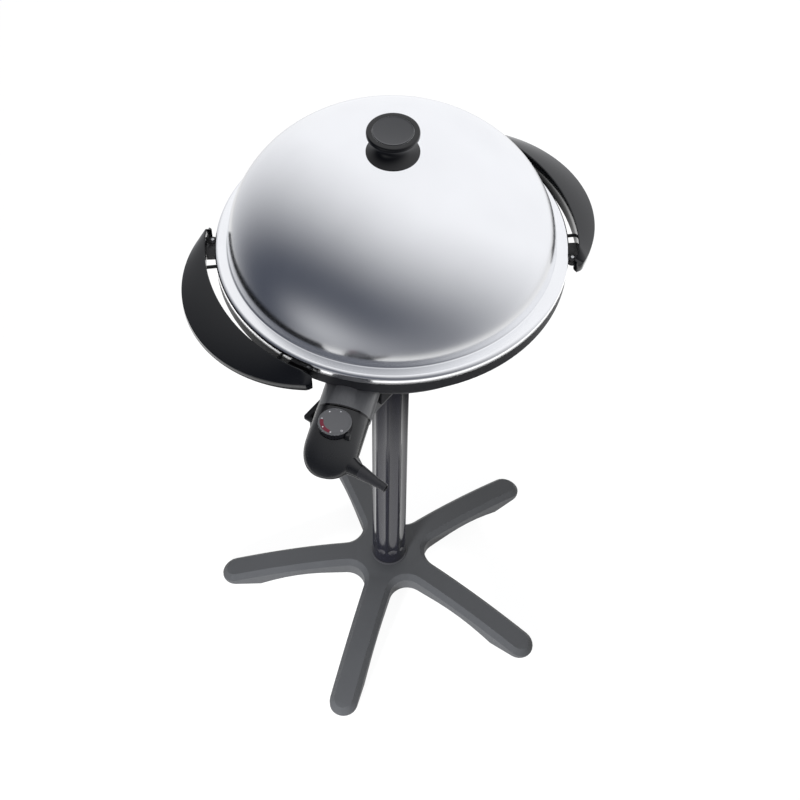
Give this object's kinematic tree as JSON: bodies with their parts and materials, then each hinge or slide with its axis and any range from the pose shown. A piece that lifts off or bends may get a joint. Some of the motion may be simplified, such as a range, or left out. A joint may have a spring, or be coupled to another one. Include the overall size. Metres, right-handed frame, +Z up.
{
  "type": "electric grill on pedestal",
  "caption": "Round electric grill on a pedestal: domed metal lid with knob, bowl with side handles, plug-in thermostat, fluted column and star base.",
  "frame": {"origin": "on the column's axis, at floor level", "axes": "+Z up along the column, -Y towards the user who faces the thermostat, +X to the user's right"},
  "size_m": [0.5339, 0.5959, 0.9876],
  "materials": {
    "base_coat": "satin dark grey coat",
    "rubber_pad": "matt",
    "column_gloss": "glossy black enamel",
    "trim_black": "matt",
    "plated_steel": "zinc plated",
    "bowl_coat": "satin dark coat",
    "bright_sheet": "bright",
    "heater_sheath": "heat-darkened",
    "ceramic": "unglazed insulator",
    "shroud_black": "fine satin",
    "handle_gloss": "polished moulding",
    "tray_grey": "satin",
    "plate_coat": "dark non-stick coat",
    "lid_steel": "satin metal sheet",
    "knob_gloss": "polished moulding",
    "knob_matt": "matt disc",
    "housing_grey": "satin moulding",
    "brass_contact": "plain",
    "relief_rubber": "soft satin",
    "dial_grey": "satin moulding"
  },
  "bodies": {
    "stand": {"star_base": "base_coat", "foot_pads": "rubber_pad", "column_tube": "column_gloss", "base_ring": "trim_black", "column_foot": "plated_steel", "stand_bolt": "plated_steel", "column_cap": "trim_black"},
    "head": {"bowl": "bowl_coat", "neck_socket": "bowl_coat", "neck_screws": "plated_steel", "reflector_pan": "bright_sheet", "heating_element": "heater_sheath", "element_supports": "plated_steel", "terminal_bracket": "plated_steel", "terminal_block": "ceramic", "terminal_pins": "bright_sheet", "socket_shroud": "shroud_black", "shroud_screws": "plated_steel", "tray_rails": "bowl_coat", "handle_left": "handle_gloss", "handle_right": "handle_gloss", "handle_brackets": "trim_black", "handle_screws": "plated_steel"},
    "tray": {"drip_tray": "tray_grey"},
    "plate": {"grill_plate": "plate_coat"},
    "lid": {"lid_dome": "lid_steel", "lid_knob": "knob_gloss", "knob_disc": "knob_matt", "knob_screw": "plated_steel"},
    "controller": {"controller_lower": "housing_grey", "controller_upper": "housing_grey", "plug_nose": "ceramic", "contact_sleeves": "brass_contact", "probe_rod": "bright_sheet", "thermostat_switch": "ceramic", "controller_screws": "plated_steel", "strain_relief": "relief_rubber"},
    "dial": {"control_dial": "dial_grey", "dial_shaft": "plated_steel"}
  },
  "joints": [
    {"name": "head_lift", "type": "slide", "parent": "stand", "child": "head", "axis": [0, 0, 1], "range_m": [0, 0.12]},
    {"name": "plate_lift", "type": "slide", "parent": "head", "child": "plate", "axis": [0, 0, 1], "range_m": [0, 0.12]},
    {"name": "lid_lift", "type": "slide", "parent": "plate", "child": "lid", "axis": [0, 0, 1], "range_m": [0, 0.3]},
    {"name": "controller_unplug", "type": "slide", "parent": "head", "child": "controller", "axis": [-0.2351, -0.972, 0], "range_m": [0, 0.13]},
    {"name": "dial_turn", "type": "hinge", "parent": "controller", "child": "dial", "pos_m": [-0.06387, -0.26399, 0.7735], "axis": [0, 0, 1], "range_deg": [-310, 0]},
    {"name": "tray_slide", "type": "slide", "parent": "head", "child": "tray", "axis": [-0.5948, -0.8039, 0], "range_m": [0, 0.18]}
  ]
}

* * *

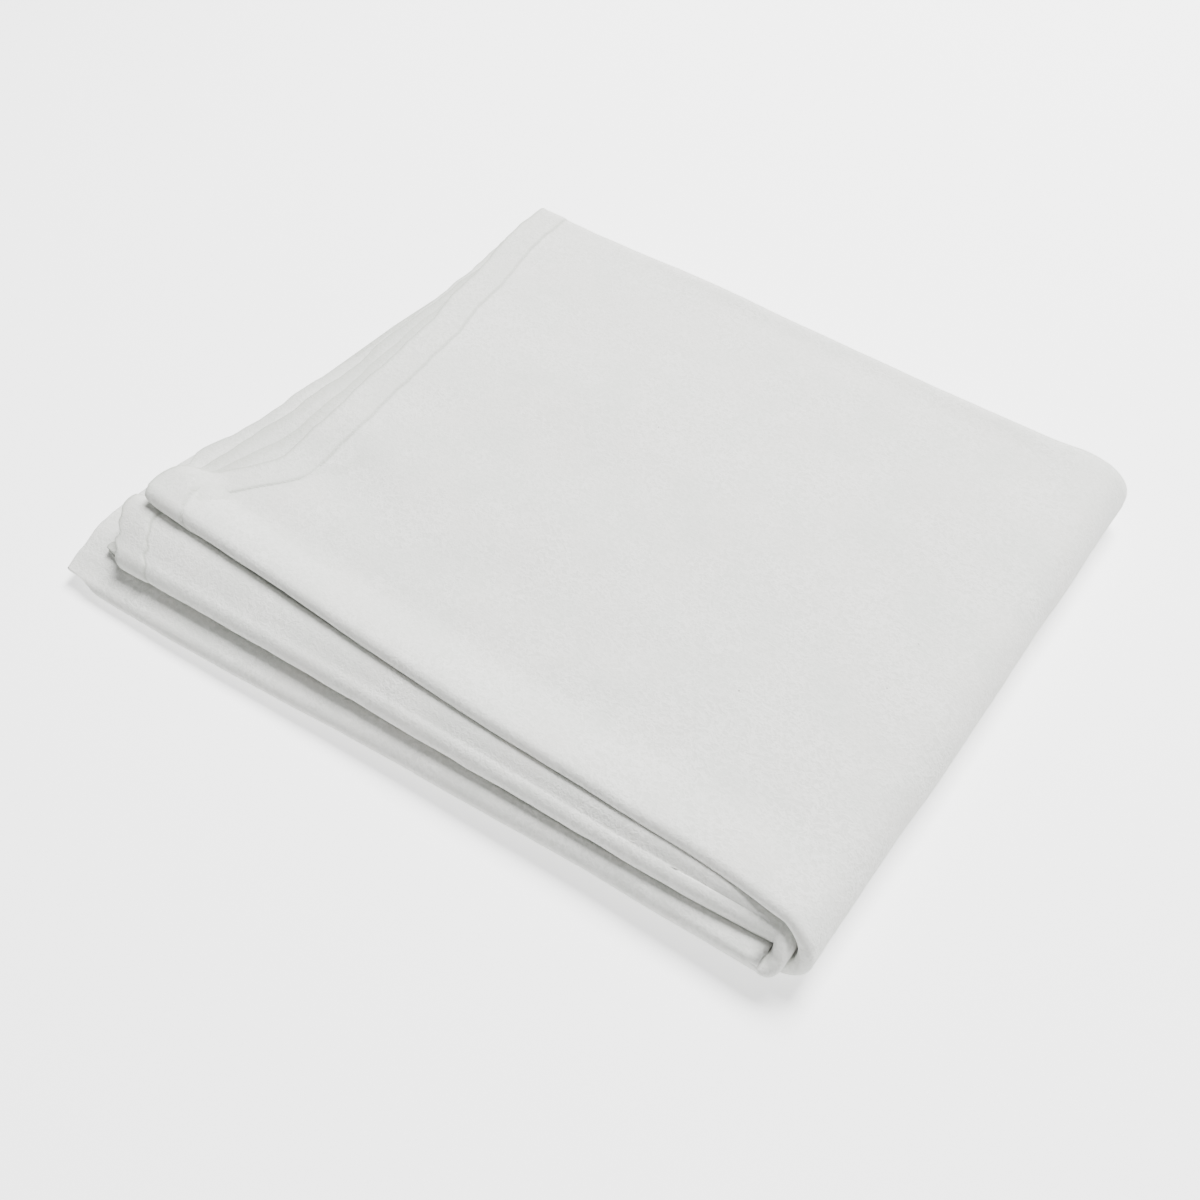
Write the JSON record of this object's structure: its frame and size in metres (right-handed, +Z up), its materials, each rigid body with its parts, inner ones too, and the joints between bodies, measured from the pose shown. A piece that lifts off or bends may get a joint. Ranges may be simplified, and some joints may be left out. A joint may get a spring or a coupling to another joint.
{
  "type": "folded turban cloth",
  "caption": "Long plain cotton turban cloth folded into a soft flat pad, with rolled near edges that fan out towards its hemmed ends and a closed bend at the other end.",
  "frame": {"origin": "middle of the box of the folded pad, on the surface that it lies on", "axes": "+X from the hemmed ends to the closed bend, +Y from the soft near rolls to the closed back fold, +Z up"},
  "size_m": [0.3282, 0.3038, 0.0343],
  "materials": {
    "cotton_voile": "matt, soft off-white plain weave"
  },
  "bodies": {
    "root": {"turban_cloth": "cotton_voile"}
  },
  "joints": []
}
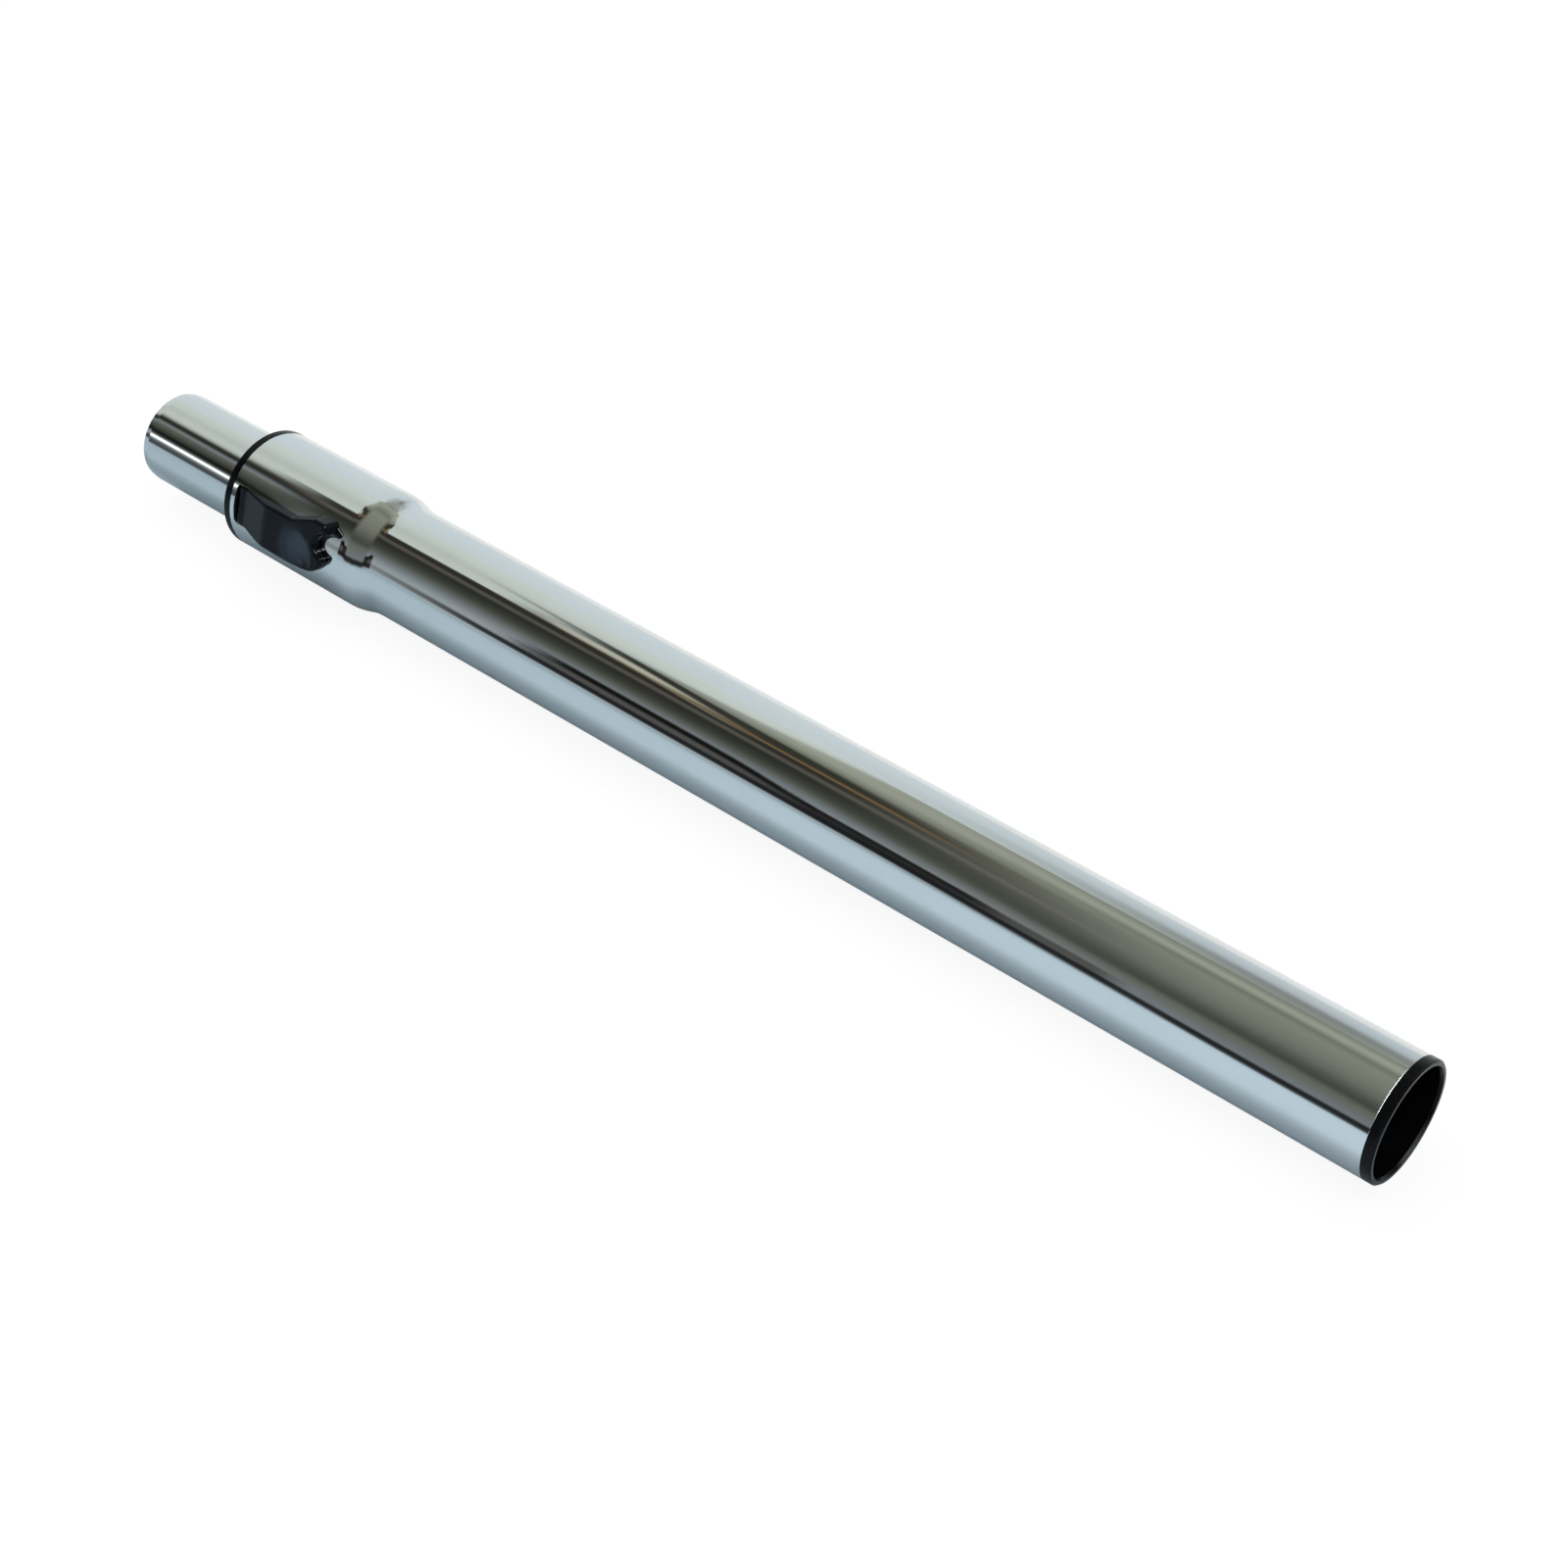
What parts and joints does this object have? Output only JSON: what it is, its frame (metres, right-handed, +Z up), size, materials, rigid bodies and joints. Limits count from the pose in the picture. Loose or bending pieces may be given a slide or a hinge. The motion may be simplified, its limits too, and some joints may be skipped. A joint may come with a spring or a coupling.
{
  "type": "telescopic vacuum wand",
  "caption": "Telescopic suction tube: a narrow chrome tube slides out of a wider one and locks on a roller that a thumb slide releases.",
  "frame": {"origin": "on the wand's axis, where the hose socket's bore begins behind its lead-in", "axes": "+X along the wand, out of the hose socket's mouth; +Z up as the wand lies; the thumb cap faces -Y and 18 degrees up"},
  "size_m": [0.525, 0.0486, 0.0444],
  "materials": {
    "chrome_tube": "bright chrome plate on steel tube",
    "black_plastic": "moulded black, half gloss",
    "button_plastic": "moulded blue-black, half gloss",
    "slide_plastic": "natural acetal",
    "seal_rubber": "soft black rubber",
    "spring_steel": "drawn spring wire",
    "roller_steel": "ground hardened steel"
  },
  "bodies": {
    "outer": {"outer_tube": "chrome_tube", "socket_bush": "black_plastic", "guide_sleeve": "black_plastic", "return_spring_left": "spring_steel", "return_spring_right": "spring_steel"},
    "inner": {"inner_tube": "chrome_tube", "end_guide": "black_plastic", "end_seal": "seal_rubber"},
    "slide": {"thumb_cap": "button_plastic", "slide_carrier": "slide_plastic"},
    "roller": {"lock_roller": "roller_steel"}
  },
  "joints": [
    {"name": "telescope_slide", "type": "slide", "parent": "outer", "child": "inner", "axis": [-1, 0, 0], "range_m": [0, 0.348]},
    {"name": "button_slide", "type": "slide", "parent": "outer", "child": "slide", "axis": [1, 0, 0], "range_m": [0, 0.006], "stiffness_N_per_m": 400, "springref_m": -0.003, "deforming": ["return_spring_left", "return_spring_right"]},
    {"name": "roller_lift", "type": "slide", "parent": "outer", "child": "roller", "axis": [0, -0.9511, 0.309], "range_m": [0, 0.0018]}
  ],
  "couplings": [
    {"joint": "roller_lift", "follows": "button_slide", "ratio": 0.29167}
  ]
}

◆ Written problem: Pick out every line of the listing containing the word "bends", and show those lines.

◆ Answer below:
Give this object's kinematic tree as JSON: bodies with their parts and materials, then each hinge or slide with its axis and any range from the pose shown. A piece that lifts off or bends may get a joint. Some of the motion may be simplified, such as a range, or left out. A joint may have a spring, or be coupled to another one. Include the overall size. Metres, right-handed frame, +Z up.
Write the JSON record of this object's structure: its frame and size in metres (right-handed, +Z up), its materials, each rigid body with its parts, inner ones too, and the joints between bodies, measured from the pose shown. A piece that lifts off or bends may get a joint. Ranges may be simplified, and some joints may be left out. A joint may get a spring or a coupling to another joint.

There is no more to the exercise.